What to produce: Reproduce the material in full, unchanged.

==================================================

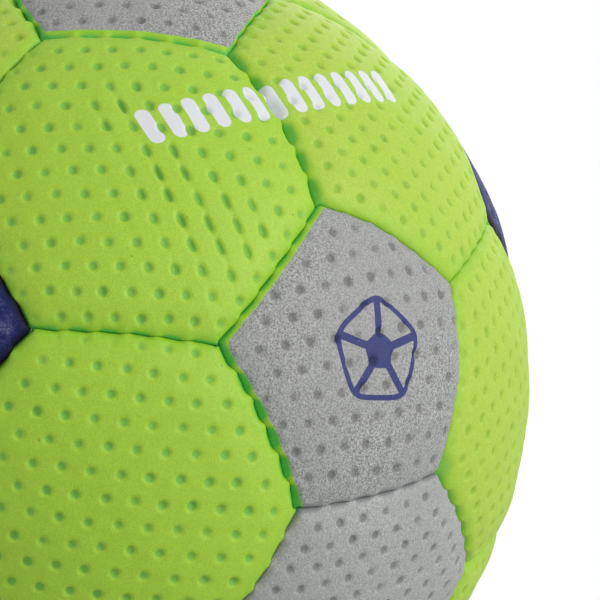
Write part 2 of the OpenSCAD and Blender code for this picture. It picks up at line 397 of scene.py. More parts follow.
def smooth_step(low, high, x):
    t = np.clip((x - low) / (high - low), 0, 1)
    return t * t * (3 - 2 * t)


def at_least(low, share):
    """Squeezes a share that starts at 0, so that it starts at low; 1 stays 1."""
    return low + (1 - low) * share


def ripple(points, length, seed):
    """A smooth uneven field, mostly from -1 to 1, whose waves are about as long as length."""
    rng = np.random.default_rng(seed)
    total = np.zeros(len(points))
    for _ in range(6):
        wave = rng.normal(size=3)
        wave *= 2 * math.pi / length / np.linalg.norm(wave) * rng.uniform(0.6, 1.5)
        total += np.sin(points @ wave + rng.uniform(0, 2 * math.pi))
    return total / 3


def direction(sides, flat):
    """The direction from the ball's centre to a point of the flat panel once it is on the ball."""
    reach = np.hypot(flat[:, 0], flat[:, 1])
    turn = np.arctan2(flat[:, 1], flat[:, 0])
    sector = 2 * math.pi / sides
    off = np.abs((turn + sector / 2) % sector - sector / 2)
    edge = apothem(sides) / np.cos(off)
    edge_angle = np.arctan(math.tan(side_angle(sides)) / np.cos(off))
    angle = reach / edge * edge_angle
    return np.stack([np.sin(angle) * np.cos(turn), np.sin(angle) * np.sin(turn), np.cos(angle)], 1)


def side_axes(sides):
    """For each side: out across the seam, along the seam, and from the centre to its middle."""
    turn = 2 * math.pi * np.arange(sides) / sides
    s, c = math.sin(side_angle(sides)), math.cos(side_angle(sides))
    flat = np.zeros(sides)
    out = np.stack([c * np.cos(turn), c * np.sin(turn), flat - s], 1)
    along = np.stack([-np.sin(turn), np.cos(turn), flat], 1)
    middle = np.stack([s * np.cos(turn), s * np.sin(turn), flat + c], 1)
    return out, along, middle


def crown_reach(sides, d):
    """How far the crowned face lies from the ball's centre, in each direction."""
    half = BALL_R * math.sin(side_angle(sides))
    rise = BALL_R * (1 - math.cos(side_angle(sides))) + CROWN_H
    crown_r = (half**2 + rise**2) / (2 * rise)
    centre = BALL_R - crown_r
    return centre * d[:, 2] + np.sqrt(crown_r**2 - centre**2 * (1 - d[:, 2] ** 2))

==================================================

Task answer:
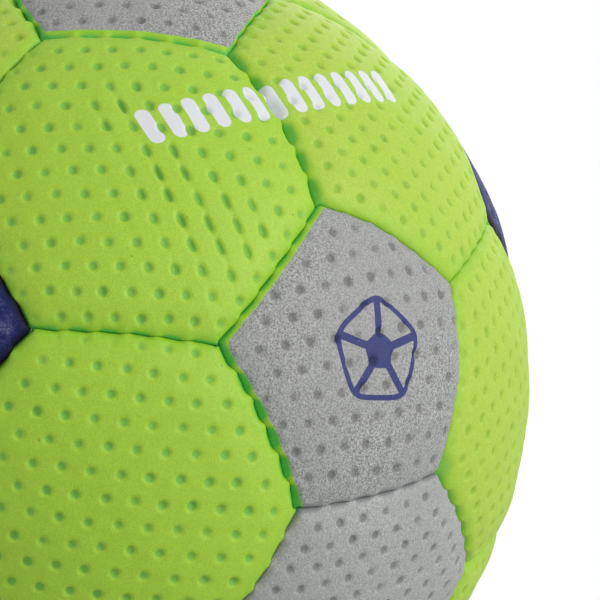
Write part 2 of the OpenSCAD and Blender code for this picture. It picks up at line 397 of scene.py. More parts follow.
def smooth_step(low, high, x):
    t = np.clip((x - low) / (high - low), 0, 1)
    return t * t * (3 - 2 * t)


def at_least(low, share):
    """Squeezes a share that starts at 0, so that it starts at low; 1 stays 1."""
    return low + (1 - low) * share


def ripple(points, length, seed):
    """A smooth uneven field, mostly from -1 to 1, whose waves are about as long as length."""
    rng = np.random.default_rng(seed)
    total = np.zeros(len(points))
    for _ in range(6):
        wave = rng.normal(size=3)
        wave *= 2 * math.pi / length / np.linalg.norm(wave) * rng.uniform(0.6, 1.5)
        total += np.sin(points @ wave + rng.uniform(0, 2 * math.pi))
    return total / 3


def direction(sides, flat):
    """The direction from the ball's centre to a point of the flat panel once it is on the ball."""
    reach = np.hypot(flat[:, 0], flat[:, 1])
    turn = np.arctan2(flat[:, 1], flat[:, 0])
    sector = 2 * math.pi / sides
    off = np.abs((turn + sector / 2) % sector - sector / 2)
    edge = apothem(sides) / np.cos(off)
    edge_angle = np.arctan(math.tan(side_angle(sides)) / np.cos(off))
    angle = reach / edge * edge_angle
    return np.stack([np.sin(angle) * np.cos(turn), np.sin(angle) * np.sin(turn), np.cos(angle)], 1)


def side_axes(sides):
    """For each side: out across the seam, along the seam, and from the centre to its middle."""
    turn = 2 * math.pi * np.arange(sides) / sides
    s, c = math.sin(side_angle(sides)), math.cos(side_angle(sides))
    flat = np.zeros(sides)
    out = np.stack([c * np.cos(turn), c * np.sin(turn), flat - s], 1)
    along = np.stack([-np.sin(turn), np.cos(turn), flat], 1)
    middle = np.stack([s * np.cos(turn), s * np.sin(turn), flat + c], 1)
    return out, along, middle


def crown_reach(sides, d):
    """How far the crowned face lies from the ball's centre, in each direction."""
    half = BALL_R * math.sin(side_angle(sides))
    rise = BALL_R * (1 - math.cos(side_angle(sides))) + CROWN_H
    crown_r = (half**2 + rise**2) / (2 * rise)
    centre = BALL_R - crown_r
    return centre * d[:, 2] + np.sqrt(crown_r**2 - centre**2 * (1 - d[:, 2] ** 2))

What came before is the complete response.